How do you verify that the vibrocompaction treatment met the specified density target before foundation construction begins?
Verification relies on a combination of pre- and post-treatment In-Situ: SPT borings per ASTM D1586 advanced at the centroid and midpoint of the treatment grid, and CPT soundings per ASTM D5778 to capture continuous penetration resistance profiles. We compare the corrected N1,60 values and tip resistance qc before and after treatment, calculating the improvement ratio and plotting the post-treatment data against project-specific acceptance envelopes. Where the specification requires a minimum Dr of 70%, we correlate the field data using the Kulhawy and Mayne or Baldi relationships, and we also check that the inter-probe settlement during treatment stabilized to less than one inch per pass at the design energy level.

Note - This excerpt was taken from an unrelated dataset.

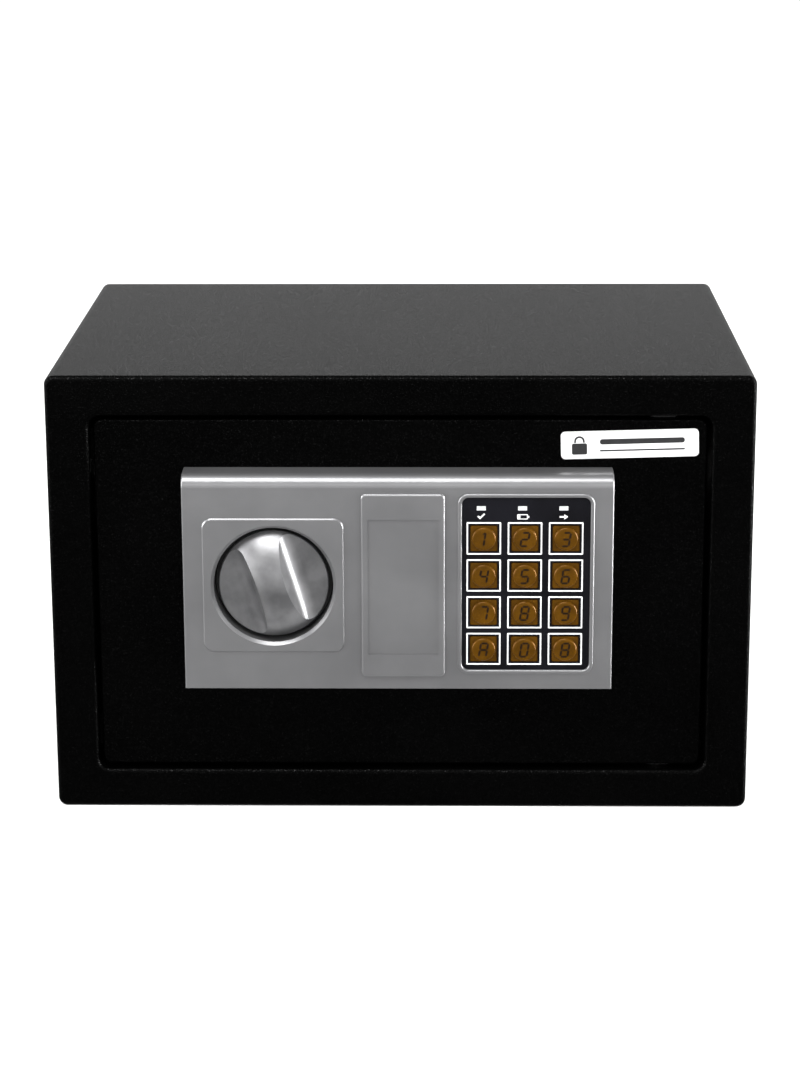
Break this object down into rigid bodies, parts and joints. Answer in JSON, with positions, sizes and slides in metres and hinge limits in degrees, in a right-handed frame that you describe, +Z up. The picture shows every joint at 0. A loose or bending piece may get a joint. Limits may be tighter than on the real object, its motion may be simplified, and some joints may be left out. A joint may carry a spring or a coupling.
{
  "type": "digital safe",
  "caption": "Small black sheet-steel safe: hinged door with a silver lock panel, turning knob, key cover over an emergency lock and a push-button keypad.",
  "frame": {"origin": "centre of the cabinet's base, on the surface it stands on", "axes": "+X to the right of a person facing the door, +Y from the door to the back, +Z up"},
  "size_m": [0.31, 0.2192, 0.2],
  "materials": {
    "black_powder_coat": "textured black powder coat",
    "felt": "charcoal felt",
    "silver_shell": "silver-grey paint, satin",
    "satin_chrome": "satin metallised",
    "zinc_steel": "zinc plated",
    "bright_steel": "turned and plated",
    "nylon": "natural nylon",
    "black_gloss": "printed film, semi-gloss",
    "lens_white": "diffusing white",
    "silicone": "matt silicone",
    "circuit_board": "green solder mask",
    "nameplate_silver": "bright silver",
    "lock_brass": "turned, dull nickel tint",
    "copper_winding": "enamelled copper under clear tape",
    "black_plastic": "fine moulded grain",
    "red_plastic": "glossy red",
    "cell_jacket": "printed jacket",
    "rubber_black": "matt",
    "lead_red": "matt",
    "amber_key": "translucent amber moulding"
  },
  "bodies": {
    "cabinet": {"cabinet_wrap": "black_powder_coat", "front_frame": "black_powder_coat", "back_panel": "black_powder_coat", "floor_mat": "felt", "door_stops": "black_powder_coat"},
    "door": {"door_plate": "black_powder_coat", "hinge_brackets": "zinc_steel", "hinge_pins": "zinc_steel", "hinge_spacers": "black_plastic", "lock_panel": "silver_shell", "panel_screws": "zinc_steel", "spindle_bush": "nylon", "keypad_overlay": "black_gloss", "indicator_lenses": "lens_white", "dome_mat": "silicone", "keypad_board": "circuit_board", "board_screws": "zinc_steel", "nameplate": "nameplate_silver", "override_lock_body": "lock_brass", "override_lock_nut": "zinc_steel", "bolt_guide": "zinc_steel", "guide_studs": "zinc_steel", "solenoid_frame": "zinc_steel", "solenoid_coil": "copper_winding", "plunger_spring": "zinc_steel", "inner_cover": "black_powder_coat", "cover_posts": "zinc_steel", "cover_screws": "zinc_steel", "battery_tray": "black_plastic", "batteries": "cell_jacket", "battery_contacts": "zinc_steel", "reset_switch": "black_plastic", "cable_grommet": "rubber_black", "battery_lead": "rubber_black", "solenoid_lead": "lead_red", "reset_lead": "lead_red"},
    "key_cover": {"key_cover": "silver_shell"},
    "knob": {"knob": "satin_chrome", "knob_spindle": "zinc_steel", "crank_disc": "zinc_steel"},
    "bolt_carriage": {"bolt_carriage": "zinc_steel", "locking_bolts": "bright_steel"},
    "plunger": {"solenoid_plunger": "zinc_steel", "release_arm": "zinc_steel"},
    "override_plug": {"override_lock_plug": "lock_brass", "override_cam": "zinc_steel"},
    "battery_lid": {"battery_lid": "black_plastic"},
    "reset_button": {"reset_button": "red_plastic"},
    "key_1": {"key_1": "amber_key"},
    "key_2": {"key_2": "amber_key"},
    "key_3": {"key_3": "amber_key"},
    "key_4": {"key_4": "amber_key"},
    "key_5": {"key_5": "amber_key"},
    "key_6": {"key_6": "amber_key"},
    "key_7": {"key_7": "amber_key"},
    "key_8": {"key_8": "amber_key"},
    "key_9": {"key_9": "amber_key"},
    "key_a": {"key_a": "amber_key"},
    "key_0": {"key_0": "amber_key"},
    "key_b": {"key_b": "amber_key"}
  },
  "joints": [
    {"name": "door_hinge", "type": "hinge", "parent": "cabinet", "child": "door", "pos_m": [0.1155, -0.0895, 0.1], "axis": [0, 0, 1], "range_deg": [0, 100]},
    {"name": "key_cover_pull", "type": "slide", "parent": "door", "child": "key_cover", "axis": [0, -1, 0], "range_m": [0, 0.025]},
    {"name": "knob_turn", "type": "hinge", "parent": "door", "child": "knob", "pos_m": [-0.0554, -0.1, 0.1087], "axis": [0, -1, 0], "range_deg": [0, 70]},
    {"name": "bolt_slide", "type": "slide", "parent": "door", "child": "bolt_carriage", "axis": [-1, 0, 0], "range_m": [0, 0.014]},
    {"name": "plunger_slide", "type": "slide", "parent": "door", "child": "plunger", "axis": [0, 0, 1], "range_m": [0, 0.007], "stiffness_N_per_m": 60, "deforming": ["plunger_spring"]},
    {"name": "override_turn", "type": "hinge", "parent": "door", "child": "override_plug", "pos_m": [0.00135, -0.09, 0.084], "axis": [0, 1, 0], "range_deg": [0, 90]},
    {"name": "battery_lid_slide", "type": "slide", "parent": "door", "child": "battery_lid", "axis": [-1, 0, 0], "range_m": [0, 0.045]},
    {"name": "reset_press", "type": "slide", "parent": "door", "child": "reset_button", "axis": [0, -1, 0], "range_m": [0, 0.0015], "stiffness_N_per_m": 400},
    {"name": "key_1_press", "type": "slide", "parent": "door", "child": "key_1", "axis": [0, 1, 0], "range_m": [0, 0.001], "stiffness_N_per_m": 400},
    {"name": "key_2_press", "type": "slide", "parent": "door", "child": "key_2", "axis": [0, 1, 0], "range_m": [0, 0.001], "stiffness_N_per_m": 400},
    {"name": "key_3_press", "type": "slide", "parent": "door", "child": "key_3", "axis": [0, 1, 0], "range_m": [0, 0.001], "stiffness_N_per_m": 400},
    {"name": "key_4_press", "type": "slide", "parent": "door", "child": "key_4", "axis": [0, 1, 0], "range_m": [0, 0.001], "stiffness_N_per_m": 400},
    {"name": "key_5_press", "type": "slide", "parent": "door", "child": "key_5", "axis": [0, 1, 0], "range_m": [0, 0.001], "stiffness_N_per_m": 400},
    {"name": "key_6_press", "type": "slide", "parent": "door", "child": "key_6", "axis": [0, 1, 0], "range_m": [0, 0.001], "stiffness_N_per_m": 400},
    {"name": "key_7_press", "type": "slide", "parent": "door", "child": "key_7", "axis": [0, 1, 0], "range_m": [0, 0.001], "stiffness_N_per_m": 400},
    {"name": "key_8_press", "type": "slide", "parent": "door", "child": "key_8", "axis": [0, 1, 0], "range_m": [0, 0.001], "stiffness_N_per_m": 400},
    {"name": "key_9_press", "type": "slide", "parent": "door", "child": "key_9", "axis": [0, 1, 0], "range_m": [0, 0.001], "stiffness_N_per_m": 400},
    {"name": "key_a_press", "type": "slide", "parent": "door", "child": "key_a", "axis": [0, 1, 0], "range_m": [0, 0.001], "stiffness_N_per_m": 400},
    {"name": "key_0_press", "type": "slide", "parent": "door", "child": "key_0", "axis": [0, 1, 0], "range_m": [0, 0.001], "stiffness_N_per_m": 400},
    {"name": "key_b_press", "type": "slide", "parent": "door", "child": "key_b", "axis": [0, 1, 0], "range_m": [0, 0.001], "stiffness_N_per_m": 400}
  ],
  "couplings": [
    {"joint": "knob_turn", "follows": "bolt_slide", "rad_per_m": 87.266}
  ]
}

What is the typical cost range for vibrocompaction design and treatment in the Winston-Salem area?
For a mid-size commercial or industrial site in Forsyth County, the combined design, trial program, production treatment, and post-verification testing typically falls between US$1,630 and US$4,850 per treated element or probe location, depending on depth, grid spacing, soil gradation, and the number of verification borings required. Deeper treatment beyond 35 feet, high groundwater that demands more jetting control, or sites with variable fill that requires a tighter grid will push costs toward the upper end of that range. We provide a fixed-fee proposal after reviewing the existing geotechnical data and CPT logs for the specific parcel.